> **Given exercise**
Below are records; quote them exactly from the first line through the line that contains "return place[:, None]".

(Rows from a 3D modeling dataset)
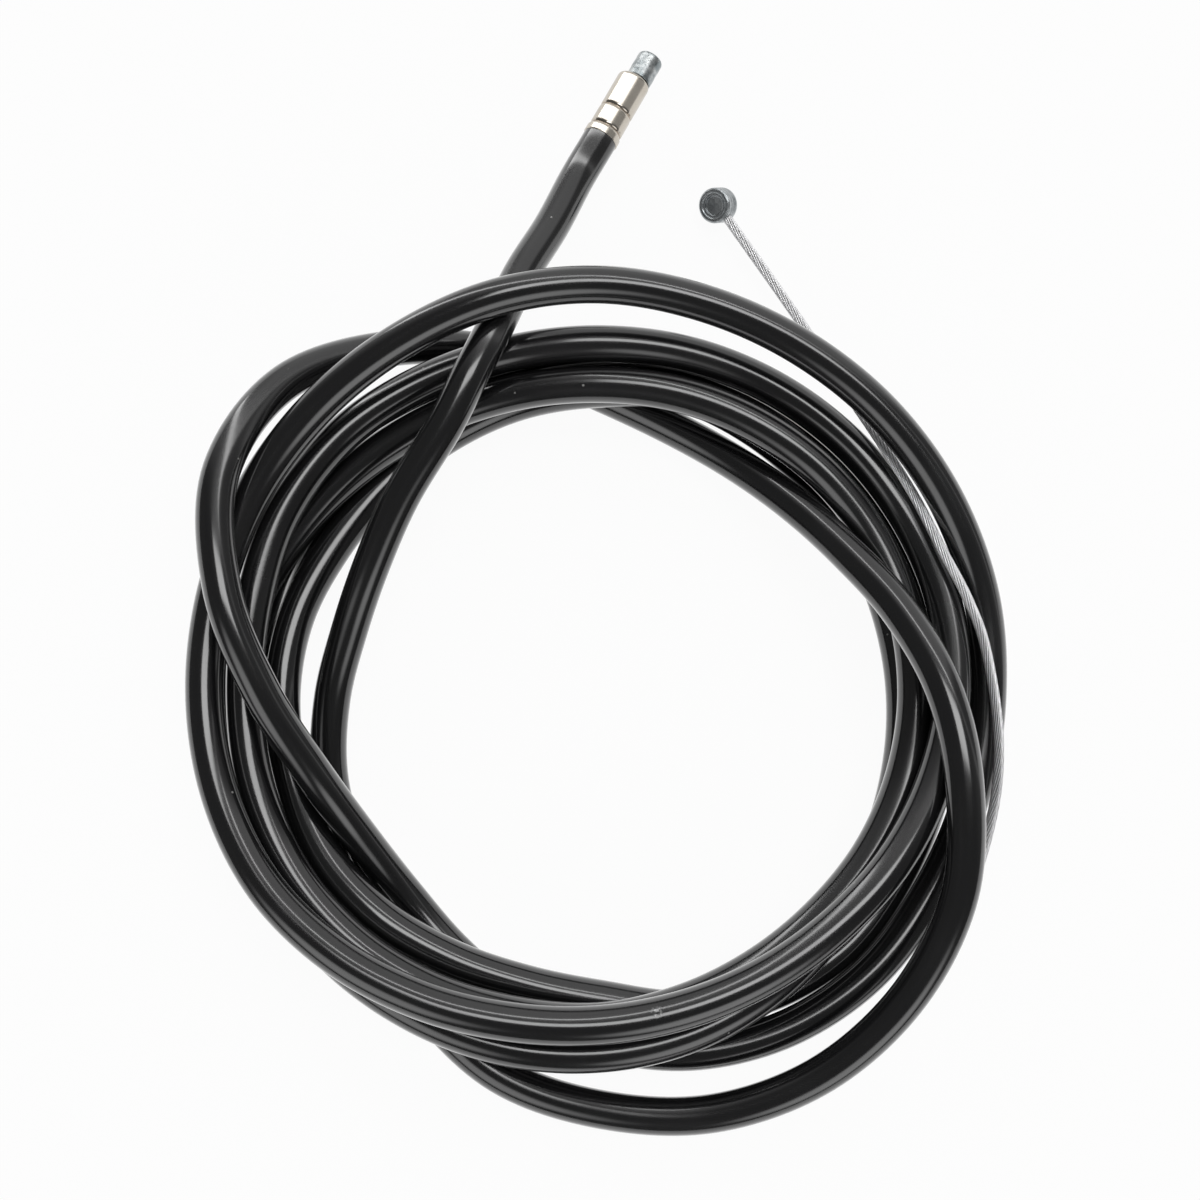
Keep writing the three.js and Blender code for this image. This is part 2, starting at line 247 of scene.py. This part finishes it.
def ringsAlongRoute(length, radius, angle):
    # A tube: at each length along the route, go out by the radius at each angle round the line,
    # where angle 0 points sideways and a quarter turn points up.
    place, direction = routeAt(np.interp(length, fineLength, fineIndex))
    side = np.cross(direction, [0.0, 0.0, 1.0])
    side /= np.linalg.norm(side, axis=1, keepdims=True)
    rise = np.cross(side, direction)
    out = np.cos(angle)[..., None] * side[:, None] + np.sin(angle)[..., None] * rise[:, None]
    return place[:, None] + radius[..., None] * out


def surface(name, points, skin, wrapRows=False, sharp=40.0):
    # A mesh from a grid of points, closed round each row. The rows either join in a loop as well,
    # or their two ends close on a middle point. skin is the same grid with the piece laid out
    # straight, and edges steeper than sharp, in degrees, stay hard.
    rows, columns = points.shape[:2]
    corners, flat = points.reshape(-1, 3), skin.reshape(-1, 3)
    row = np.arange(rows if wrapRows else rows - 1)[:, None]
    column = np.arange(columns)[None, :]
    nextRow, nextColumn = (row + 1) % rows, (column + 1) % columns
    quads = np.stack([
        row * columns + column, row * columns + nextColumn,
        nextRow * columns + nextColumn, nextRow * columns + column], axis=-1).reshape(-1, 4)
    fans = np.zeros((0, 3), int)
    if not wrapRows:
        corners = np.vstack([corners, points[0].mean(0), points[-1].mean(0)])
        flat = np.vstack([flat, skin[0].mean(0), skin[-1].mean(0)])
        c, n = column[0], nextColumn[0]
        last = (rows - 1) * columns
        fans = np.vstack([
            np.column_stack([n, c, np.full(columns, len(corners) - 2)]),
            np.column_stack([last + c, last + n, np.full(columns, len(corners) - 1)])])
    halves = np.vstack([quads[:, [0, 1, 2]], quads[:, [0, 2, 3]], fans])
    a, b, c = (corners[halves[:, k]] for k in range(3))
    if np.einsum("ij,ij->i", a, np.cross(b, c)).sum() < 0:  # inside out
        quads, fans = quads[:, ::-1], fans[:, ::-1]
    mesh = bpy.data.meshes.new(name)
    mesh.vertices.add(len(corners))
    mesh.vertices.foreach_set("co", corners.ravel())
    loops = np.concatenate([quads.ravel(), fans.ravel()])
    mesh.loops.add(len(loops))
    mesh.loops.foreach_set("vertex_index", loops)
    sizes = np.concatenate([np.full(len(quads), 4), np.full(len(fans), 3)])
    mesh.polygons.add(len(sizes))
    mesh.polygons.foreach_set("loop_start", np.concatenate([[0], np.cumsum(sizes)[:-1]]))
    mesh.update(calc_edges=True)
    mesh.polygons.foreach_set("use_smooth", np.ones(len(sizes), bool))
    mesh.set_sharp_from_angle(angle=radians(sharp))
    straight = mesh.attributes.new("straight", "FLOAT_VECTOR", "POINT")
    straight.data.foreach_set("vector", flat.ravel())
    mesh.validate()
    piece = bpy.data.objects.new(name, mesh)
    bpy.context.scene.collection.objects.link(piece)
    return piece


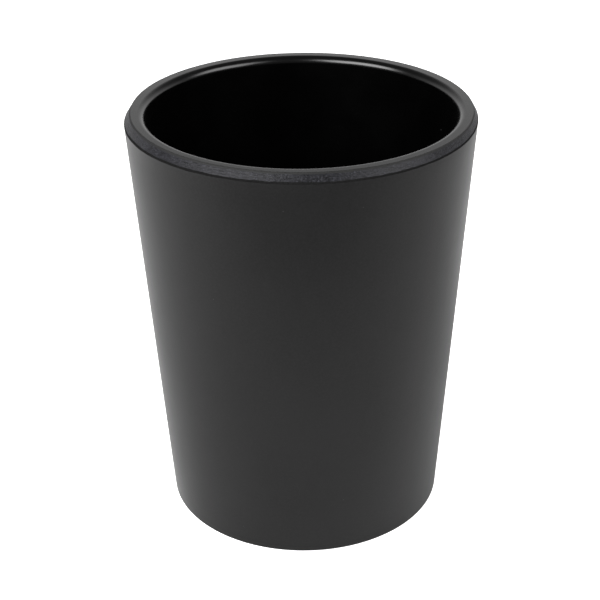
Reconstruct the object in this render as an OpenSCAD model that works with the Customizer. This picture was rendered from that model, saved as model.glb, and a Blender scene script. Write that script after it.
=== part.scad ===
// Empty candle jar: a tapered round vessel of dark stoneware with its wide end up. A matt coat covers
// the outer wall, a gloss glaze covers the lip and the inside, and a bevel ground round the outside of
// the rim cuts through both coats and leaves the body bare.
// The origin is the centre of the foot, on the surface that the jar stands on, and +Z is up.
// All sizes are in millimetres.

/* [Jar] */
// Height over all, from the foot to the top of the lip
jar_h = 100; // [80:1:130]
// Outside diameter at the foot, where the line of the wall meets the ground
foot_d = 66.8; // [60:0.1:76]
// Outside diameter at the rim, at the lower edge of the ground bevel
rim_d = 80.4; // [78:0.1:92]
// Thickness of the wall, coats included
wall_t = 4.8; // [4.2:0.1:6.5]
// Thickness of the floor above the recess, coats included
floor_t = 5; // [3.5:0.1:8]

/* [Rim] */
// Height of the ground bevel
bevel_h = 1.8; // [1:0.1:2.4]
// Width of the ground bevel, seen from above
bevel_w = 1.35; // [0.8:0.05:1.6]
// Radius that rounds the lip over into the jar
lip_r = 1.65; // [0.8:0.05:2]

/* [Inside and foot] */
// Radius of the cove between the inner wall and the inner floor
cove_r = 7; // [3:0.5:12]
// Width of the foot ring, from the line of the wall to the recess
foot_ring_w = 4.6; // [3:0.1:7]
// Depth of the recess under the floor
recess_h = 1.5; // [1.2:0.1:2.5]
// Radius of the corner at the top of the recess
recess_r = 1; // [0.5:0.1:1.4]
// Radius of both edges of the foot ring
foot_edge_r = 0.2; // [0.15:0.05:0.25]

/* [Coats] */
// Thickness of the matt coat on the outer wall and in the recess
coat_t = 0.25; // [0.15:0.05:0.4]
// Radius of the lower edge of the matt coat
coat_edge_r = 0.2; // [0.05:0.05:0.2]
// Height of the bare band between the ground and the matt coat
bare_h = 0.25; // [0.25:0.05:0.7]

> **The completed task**
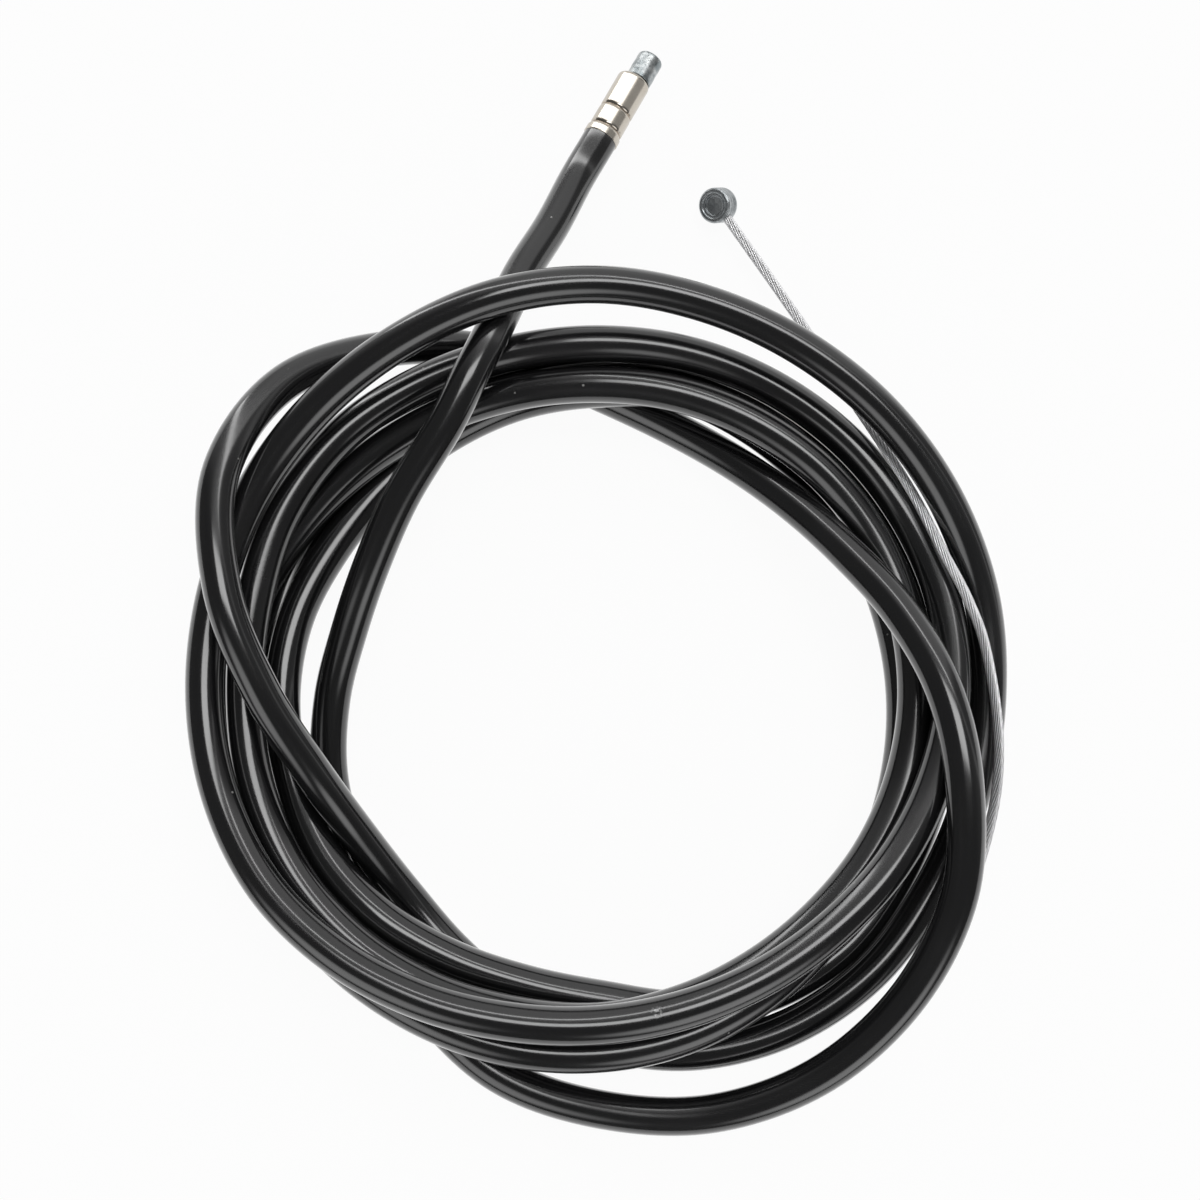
Keep writing the three.js and Blender code for this image. This is part 2, starting at line 247 of scene.py. This part finishes it.
def ringsAlongRoute(length, radius, angle):
    # A tube: at each length along the route, go out by the radius at each angle round the line,
    # where angle 0 points sideways and a quarter turn points up.
    place, direction = routeAt(np.interp(length, fineLength, fineIndex))
    side = np.cross(direction, [0.0, 0.0, 1.0])
    side /= np.linalg.norm(side, axis=1, keepdims=True)
    rise = np.cross(side, direction)
    out = np.cos(angle)[..., None] * side[:, None] + np.sin(angle)[..., None] * rise[:, None]
    return place[:, None] + radius[..., None] * out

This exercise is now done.